At the 1918 Irish general election to the British House of Commons, Barton is elected as the Sinn Féin member for West Wicklow. In common with all Sinn Féin members, he boycotts the Westminster parliament and sits instead in Dáil Éireann (the First Dáil). Arrested in February 1919 for sedition, he escapes from Mountjoy Prison on Saint Patrick’s Day, leaving a note to the governor explaining that, owing to the discomfort of his cell, he felt compelled to leave, and requests the governor to keep his luggage until he sends for it. He is appointed as Director of Agriculture in the Dáil Ministry in April 1919. He is recaptured in January 1920 and sentenced to three years’ imprisonment but is released under the general amnesty of July 1921.
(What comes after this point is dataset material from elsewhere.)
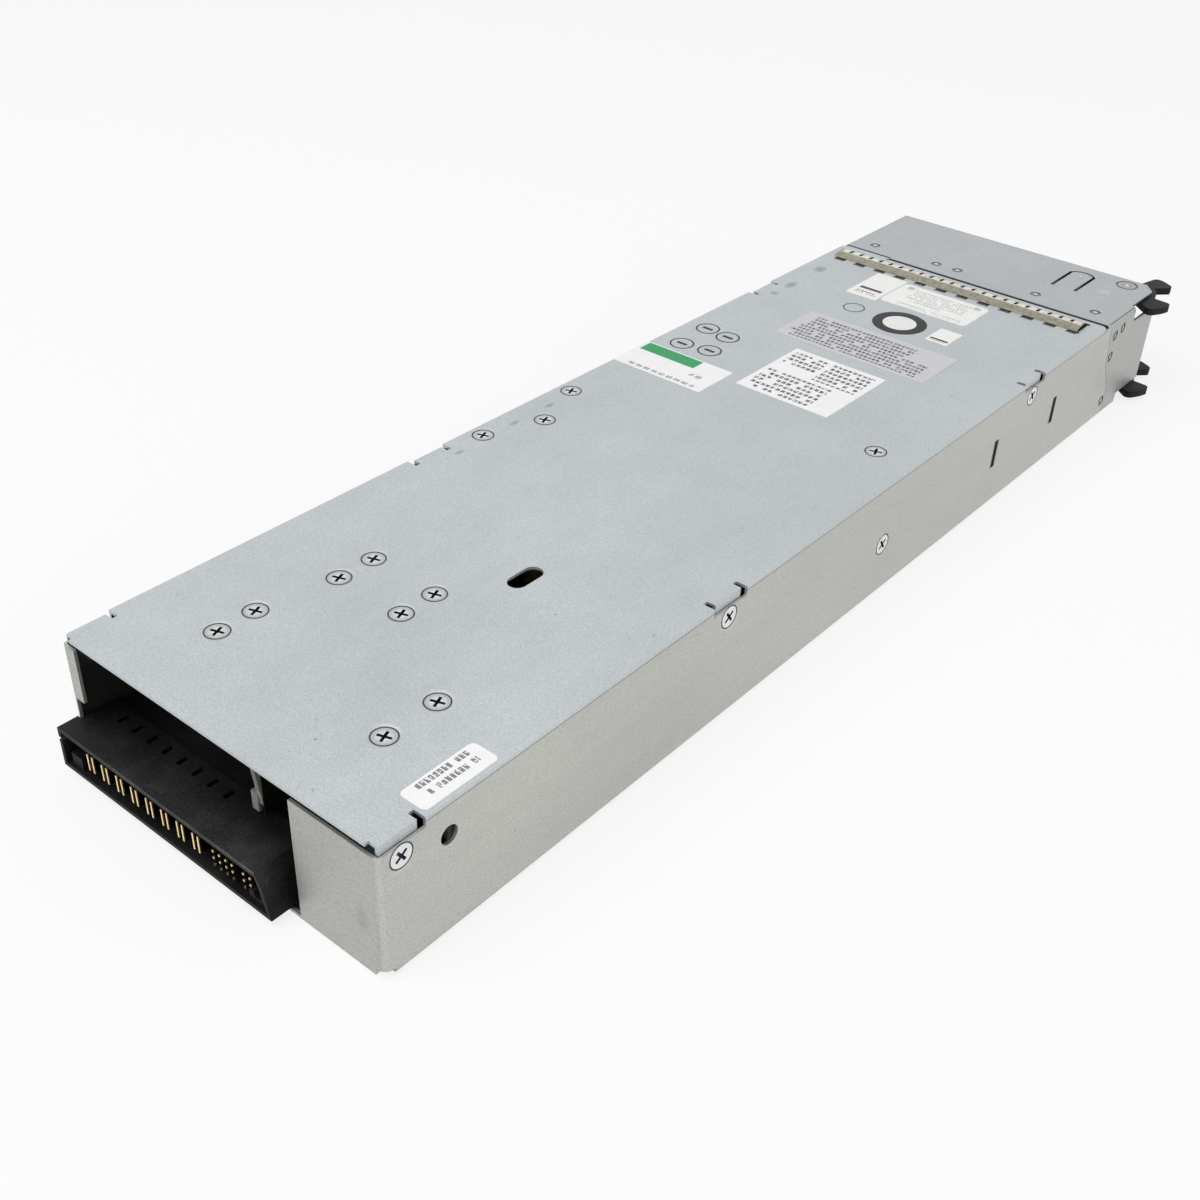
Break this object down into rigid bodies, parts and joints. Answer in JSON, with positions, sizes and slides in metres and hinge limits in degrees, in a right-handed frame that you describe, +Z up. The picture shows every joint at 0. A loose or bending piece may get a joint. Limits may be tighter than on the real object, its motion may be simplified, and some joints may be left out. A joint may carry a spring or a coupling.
{
  "type": "rack power supply module",
  "caption": "Long flat plug-in switching power supply in a folded steel case, with an edge power connector, a fan bay and an ejector lever.",
  "frame": {"origin": "middle of the case's underside, between the two side walls and the two ends of the sheet metal case", "axes": "+Z up, +Y along the case towards the output connector, X across the case; the ejector lever is at the -Y end on the -X side"},
  "size_m": [0.1286, 0.4539, 0.0439],
  "materials": {
    "black_package": "matte",
    "black_plastic": "matte",
    "blue_disc": "gloss",
    "bright_screw": "bright",
    "capacitor_sleeve": "gloss",
    "ceramic_fuse": "satin",
    "clear_film": "satin",
    "copper_bar": "satin",
    "cover_sheet": "satin",
    "enamelled_wire": "gloss",
    "ferrite": "matte",
    "film_capacitor": "satin",
    "galvanised_sheet": "satin",
    "gold_contact": "bright",
    "green_board": "satin",
    "grey_relay": "matte",
    "lamp": "gloss",
    "plain_aluminium": "satin",
    "red_disc": "gloss",
    "spring_strip": "semi bright",
    "tape_winding": "satin",
    "wire_insulation": "satin",
    "yellow_core": "satin"
  },
  "bodies": {
    "case": {"base_tray": "galvanised_sheet", "board_screws": "bright_screw", "board_standoffs": "bright_screw", "boost_capacitors": "film_capacitor", "boost_choke_core": "yellow_core", "boost_choke_winding": "enamelled_wire", "bridge_heatsink": "plain_aluminium", "bridge_rectifier": "black_package", "bridge_transistors": "black_package", "bulk_capacitors": "capacitor_sleeve", "bus_bars": "copper_bar", "card_parts": "black_package", "connector_housing": "black_plastic", "control_card": "green_board", "cover_screws": "bright_screw", "fan_frame_left": "black_plastic", "fan_frame_right": "black_plastic", "fan_rivets": "bright_screw", "finger_strip": "spring_strip", "front_panel": "galvanised_sheet", "front_shell": "galvanised_sheet", "fuse_clips": "bright_screw", "inlet_body": "black_plastic", "inlet_leads": "wire_insulation", "inlet_pins": "bright_screw", "inrush_relay": "grey_relay", "insulator_film": "clear_film", "lamp_board": "green_board", "lever_pivots": "bright_screw", "line_capacitors": "film_capacitor", "line_choke_core": "ferrite", "line_choke_winding": "enamelled_wire", "line_fuse": "ceramic_fuse", "main_board": "green_board", "output_capacitors": "plain_aluminium", "output_choke_core": "yellow_core", "output_choke_winding": "enamelled_wire", "output_heatsinks": "plain_aluminium", "output_rectifiers": "black_package", "power_blades": "gold_contact", "primary_heatsink": "plain_aluminium", "primary_transistors": "black_package", "resonant_choke": "ferrite", "safety_capacitors": "blue_disc", "side_screws": "bright_screw", "signal_pins": "gold_contact", "status_lights": "lamp", "surge_absorber": "red_disc", "tab_nuts": "bright_screw", "top_cover": "cover_sheet", "transformer_bobbin": "black_plastic", "transformer_core": "ferrite", "transformer_winding": "tape_winding"},
    "lever": {"ejector_lever": "black_plastic"},
    "rotor_left": {"fan_rotor_left": "black_plastic"},
    "rotor_right": {"fan_rotor_right": "black_plastic"}
  },
  "joints": [
    {"name": "lever_hinge", "type": "hinge", "parent": "case", "child": "lever", "pos_m": [-0.0481, -0.2108, 0.02125], "axis": [0, 0, -1], "range_deg": [0, 65]},
    {"name": "fan_spin_left", "type": "hinge", "parent": "case", "child": "rotor_left", "pos_m": [0.003, -0.1785, 0.02125], "axis": [0, 1, 0], "continuous": true},
    {"name": "fan_spin_right", "type": "hinge", "parent": "case", "child": "rotor_right", "pos_m": [-0.038, -0.1785, 0.02125], "axis": [0, 1, 0], "continuous": true}
  ]
}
In May of that year, prior to his release, Barton is elected as a Sinn Féin member for Kildare–Wicklow in the 1921 Irish election to the House of Commons of Southern Ireland. Once again, all Sinn Féin members boycott this parliament, sitting as the Second Dáil. In August 1921, he is appointed to cabinet as Secretary for Economic Affairs.
Barton is one of the Irish plenipotentiaries to travel to London for the Anglo-Irish Treaty negotiations. His cousin is a secretary to the delegation. He reluctantly signs the Treaty on December 6, 1921, defending it “as the lesser of two outrages forced upon me and between which I had to choose.”
Barton is defeated at the 1923 Irish general election and retires from politics for the law, practicing as a barrister. He later becomes a judge. He is chairman of the Agricultural Credit Corporation from 1934 to 1954. He dies at home in County Wicklow on August 10, 1975, at the age of 94, the last surviving signatory of the Anglo-Irish Treaty. Éamon de Valera dies only nineteen days later, on August 29, 1975.
Glendalough House, run by Barton for over 70 years right up until his death, is still considered one of Ireland’s most notable properties, alongside nearby Powerscourt Estate. The house is the center of numerous political meetings and gatherings from 1910 to 1922. It has also been featured as a location in many large Hollywood films including Excalibur, Saving Private Ryan and Braveheart.